** START **

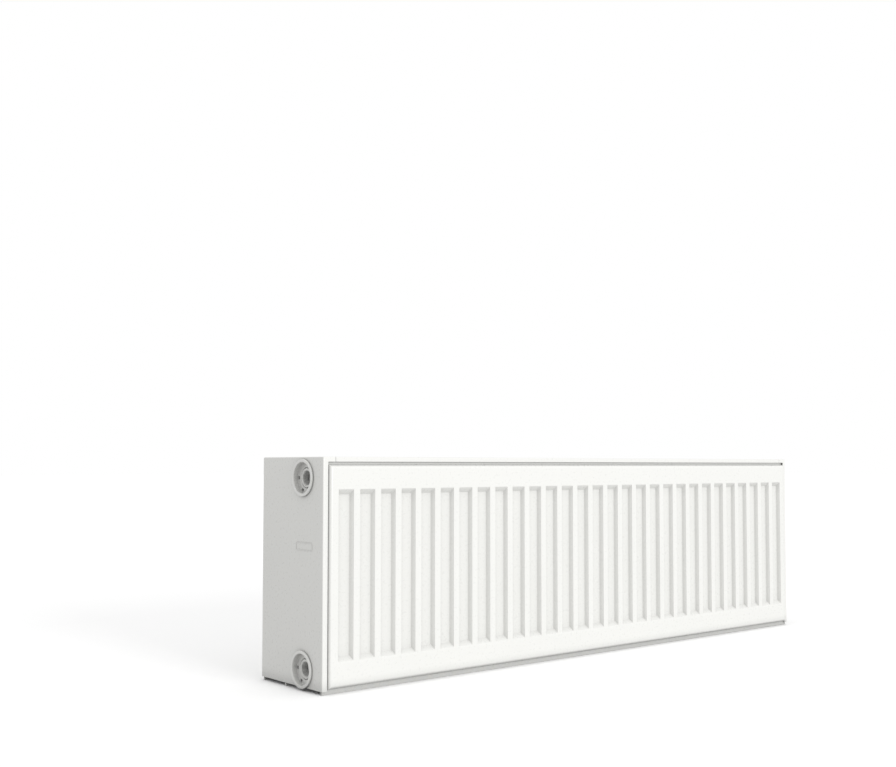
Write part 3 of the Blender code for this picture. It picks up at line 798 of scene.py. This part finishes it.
def make_tees():
    """The tappings: threaded barrel with a cross stub that feeds the front and middle panels."""
    low, high = TEE_BOX
    barrel_mesh = threaded_barrel()
    barrel_mesh.transform(Matrix.Translation((SOCKET_X, 0, 0)) @ Z_TO_X)
    barrel = add_helper(barrel_mesh)
    reach = (high.y - low.y) / 2
    across = Matrix.Translation((STUB_X, 0, 0)) @ Matrix.Rotation(math.pi / 2, 4, "X")
    stub_mesh = cylinder_mesh(STUB_RADIUS, -reach, reach)
    bore_mesh = cylinder_mesh(WATERWAY, -reach - 0.001, reach + 0.001)
    stub_mesh.transform(across)
    bore_mesh.transform(across)
    stub = add_helper(stub_mesh)
    bore = add_helper(bore_mesh)
    add_boolean(barrel, stub, "UNION")
    add_boolean(barrel, bore)
    mesh = applied(barrel)
    remove_all([stub, bore])
    shade(mesh, 40)
    for side, turn in (("left", math.pi), ("right", 0)):
        for level, height in TAP_HEIGHTS.items():
            place = Matrix.Translation((0, TAP_Y, height)) @ Matrix.Rotation(turn, 4, "Z")
            stand_in(f"socket_{side}_{level}", mesh.copy(), f"tapping_tee_{side}_{level}", place)


def slot_prism(centre_x, low_y, high_y):
    """A prism with round corners through the grille's plate, for one slot."""
    bm = bmesh.new()
    points = round_rectangle(SLOT_WIDTH, high_y - low_y, SLOT_CORNER)
    centre_y = (low_y + high_y) / 2
    start = TOP_Z - SLOT_CUT
    face = bm.faces.new([bm.verts.new((centre_x + x, centre_y + y, start)) for x, y in points])
    raise_faces(bm, [face], (0, 0, 2 * SLOT_CUT))
    return mesh_from(bm, "slot")


def make_grille():
    """The top grille: a plate with two rows of round-cornered slots and folded long edges."""
    bm = open_box(GRILLE_LOW, GRILLE_HIGH, lambda normal: normal.z < -0.5 or abs(normal.x) > 0.5)
    drop_loose(bm)
    grille = folded(bm)
    slots = []
    for index in range(SLOT_COUNT):
        centre = (index - (SLOT_COUNT - 1) / 2) * SLOT_PITCH
        for low, high in SLOT_ROWS:
            slots.append(slot_prism(centre, from_front(low), from_front(high)))
    cutter = add_helper(joined(slots))
    add_boolean(grille, cutter)
    mesh = applied(grille)
    remove_all([cutter])
    shade(mesh, 40)
    stand_in("slotted_grille", mesh, "top_grille")


def on_axis(level, outwards=0.0):
    """Places a piece that was made on Z onto a right-hand tapping's axis, Z outwards."""
    place = Matrix.Translation((SOCKET_X + outwards, TAP_Y, TAP_HEIGHTS[level]))
    return place @ Z_TO_X


def seal_mesh(major, minor):
    """A ring of round section on Z."""
    outline = []
    steps = 20
    for step in range(steps):
        angle = -2 * math.pi * step / steps
        outline.append((major + minor * math.cos(angle), minor * math.sin(angle)))
    mesh = mesh_from(turned_bm(outline, 64), "seal")
    shade(mesh, 60)
    return mesh


def make_vent_body():
    """The bleed valve's body: hexagon, a shank drawn without its thread and holding the bleed hole, and the
    needle's seat.
    """
    outline = [
        (NECK_RADIUS, NECK_END),
        (NECK_RADIUS, FLANGE_END),
        (FLANGE_RADIUS, FLANGE_END),
        (FLANGE_RADIUS, FLANGE_START),
        (SHANK_RADIUS, FLANGE_START),
        (SHANK_RADIUS, SHANK_END),
        (BLEED_BORE, SHANK_END),
        (BLEED_BORE, SEAT_START),
        (SPINDLE_BORE, SEAT_END),
        (SPINDLE_BORE, NECK_END),
    ]
    body = add_helper(mesh_from(turned_bm(softened(outline, 0.0005)), "vent_body"))
    hexagon_size = (FLANGE_RADIUS + HEX_CLEARANCE, FLANGE_START - HEX_OVERRUN, FLANGE_END + HEX_OVERRUN)
    hexagon = add_helper(cylinder_mesh(*hexagon_size, 6))
    waste = add_helper(cylinder_mesh(0.02, FLANGE_START - HEX_CLEARANCE, FLANGE_END + HEX_CLEARANCE, 48))
    add_boolean(waste, hexagon)
    cutter = add_helper(applied(waste))
    add_boolean(body, cutter)
    mesh = applied(body)
    remove_all([hexagon, cutter])
    shade(mesh, 40)
    stand_in("bleed_valve_body", mesh, "vent_body", on_axis("top"))


def make_plug():
    """The blanking plug: a flange with a hexagon socket, and a ridged shank."""
    outline = [
        (0, FLANGE_END),
        (FLANGE_RADIUS, FLANGE_END),
        (FLANGE_RADIUS, FLANGE_START),
        (SHANK_RADIUS, FLANGE_START),
    ]
    for crest in range(PLUG_THREAD_CRESTS):
        depth = PLUG_THREAD_START - crest * THREAD_PITCH
        outline.append((SHANK_RADIUS, depth))
        outline.append((SHANK_RADIUS - PLUG_THREAD_DEPTH, depth - THREAD_PITCH / 2))
    outline.append((SHANK_RADIUS - PLUG_THREAD_DEPTH, SHANK_END))
    outline.append((0, SHANK_END))
    plug = add_helper(mesh_from(turned_bm(softened(outline, 0.0004)), "plug"))
    recess = add_helper(cylinder_mesh(PLUG_KEY_RADIUS, -PLUG_KEY_DEPTH, FLANGE_END + 0.001, 6))
    add_boolean(plug, recess)
    mesh = applied(plug)
    remove_all([recess])
    shade(mesh, 40)
    stand_in("plug_body", mesh, "blanking_plug", on_axis("bottom"))


def make_seals():
    """The three seals, each as big as its CAD ring."""
    seals = (
        ("vent_washer", "vent_body_seal", "top"),
        ("plug_washer", "blanking_plug_seal", "bottom"),
        ("needle_ring", "vent_spindle_seal", "top"),
    )
    for name, node, level in seals:
        low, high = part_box(node)
        minor = (high.x - low.x) / 2
        major = (high.z - low.z) / 2 - minor
        outwards = (low.x + high.x) / 2 - SOCKET_X
        stand_in(name, seal_mesh(major, minor), node, on_axis(level, outwards))


def make_needle():
    """The needle's spindle: a cone, a groove for its ring and a square end for the key."""
    shoulder, groove_start, groove_end, end = SPINDLE_LEVELS
    outline = [
        (0, end),
        (SPINDLE_RADIUS, end),
        (SPINDLE_RADIUS, groove_end),
        (SPINDLE_NECK, groove_end),
        (SPINDLE_NECK, groove_start),
        (SPINDLE_RADIUS, groove_start),
        (SPINDLE_RADIUS, shoulder),
        (0, SPINDLE_TIP),
    ]
    spindle = add_helper(mesh_from(turned_bm(softened(outline, 0.0002), 64), "spindle"))
    low = (-SQUARE_HALF, -SQUARE_HALF, SQUARE_START)
    high = (SQUARE_HALF, SQUARE_HALF, SQUARE_END)
    key = add_helper(box_mesh(low, high))
    add_bevel(key, 0.0003, 3)
    add_boolean(spindle, key, "UNION")
    mesh = applied(spindle)
    remove_all([key])
    shade(mesh, 40)
    stand_in("needle_with_square", mesh, "vent_spindle", on_axis("top"))


def make_nozzle():
    """The plastic ring that turns on the vent's neck, with its spout."""
    outline = [
        (NOZZLE_OUTER, NOZZLE_END),
        (NOZZLE_OUTER, NOZZLE_START),
        (NOZZLE_INNER, NOZZLE_START),
        (NOZZLE_INNER, NOZZLE_END),
    ]
    nozzle = add_helper(mesh_from(turned_bm(softened(outline, 0.0005)), "nozzle"))
    aim = Matrix.Translation((0, 0, (NOZZLE_START + NOZZLE_END) / 2)) @ Z_TO_X
    spout_mesh = cylinder_mesh(SPOUT_RADIUS, *SPOUT_REACH, 40)
    hole_mesh = cylinder_mesh(SPOUT_BORE, *SPOUT_BORE_REACH, 32)
    spout_mesh.transform(aim)
    hole_mesh.transform(aim)
    spout = add_helper(spout_mesh)
    hole = add_helper(hole_mesh)
    add_boolean(nozzle, spout, "UNION")
    add_boolean(nozzle, hole)
    mesh = applied(nozzle)
    remove_all([spout, hole])
    shade(mesh, 40)
    stand_in("outlet_nozzle", mesh, "vent_nozzle", on_axis("top"))


def paint_frame():
    """The CAD pieces that stay get their own finish."""
    for name, node in frame["nodes"].items():
        node.data.materials.clear()
        node.data.materials.append(MATERIALS[SLOT_OF[name]])


# ---------------------------------------------------------------- stage


def make_floor():
    bm = bmesh.new()
    bmesh.ops.create_grid(bm, x_segments=1, y_segments=1, size=30)
    floor = bpy.data.objects.new("floor", mesh_from(bm, "floor"))
    bpy.context.scene.collection.objects.link(floor)
    material, nodes, links, shader = new_material("pale_floor")
    seen = nodes.new("ShaderNodeLightPath").outputs["Is Camera Ray"]
    links.new(remap(nodes, links, seen, FLOOR_BOUNCE, FLOOR_SEEN, 0, 1), shader.inputs["Base Color"])
    shader.inputs["Roughness"].default_value = 0.6
    shader.inputs["Specular IOR Level"].default_value = 0.0
    floor.data.materials.append(material)
    floor.location = (0, 0, CAD_BOUNDS[0][2])


def make_lights():
    world = bpy.data.worlds.new("studio")
    bpy.context.scene.world = world
    world.use_nodes = True
    background = world.node_tree.nodes["Background"]
    background.inputs["Color"].default_value = (1, 1, 1, 1)
    seen = world.node_tree.nodes.new("ShaderNodeLightPath")
    level = world.node_tree.nodes.new("ShaderNodeMapRange")
    level.inputs["To Min"].default_value = SKY_LIGHT
    level.inputs["To Max"].default_value = BACKDROP
    world.node_tree.links.new(seen.outputs["Is Camera Ray"], level.inputs["Value"])
    world.node_tree.links.new(level.outputs["Result"], background.inputs["Strength"])
    sun = bpy.data.lights.new("key", "SUN")
    sun.energy = KEY_LIGHT
    sun.angle = math.radians(KEY_SPREAD)
    lamp = bpy.data.objects.new("key", sun)
    bpy.context.scene.collection.objects.link(lamp)
    lamp.rotation_euler = Vector(KEY_TOWARDS).to_track_quat("-Z", "Y").to_euler()
    bpy.context.scene.view_settings.view_transform = "Standard"


def make_camera():
    data = bpy.data.cameras.new("camera")
    data.lens = CAMERA_LENS
    data.sensor_width = 36
    data.shift_x, data.shift_y = CAMERA_SHIFT
    camera = bpy.data.objects.new("camera", data)
    bpy.context.scene.collection.objects.link(camera)
    camera.location = CAMERA_PLACE
    camera.rotation_euler = (math.radians(90 + CAMERA_TILT), 0, -math.radians(CAMERA_HEADING))
    bpy.context.scene.camera = camera


make_camera()
make_lights()
make_floor()
paint_frame()
make_sheets()
make_covers()
make_collars()
make_tees()
make_grille()
make_vent_body()
make_plug()
make_seals()
make_needle()
make_nozzle()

** END **

* _What to work on_
Copy each line of the data above that holds "scene".

* _Reply_
Write part 3 of the Blender code for this picture. It picks up at line 798 of scene.py. This part finishes it.
    bpy.context.scene.collection.objects.link(floor)
    bpy.context.scene.world = world
    bpy.context.scene.collection.objects.link(lamp)
    bpy.context.scene.view_settings.view_transform = "Standard"
    bpy.context.scene.collection.objects.link(camera)
    bpy.context.scene.camera = camera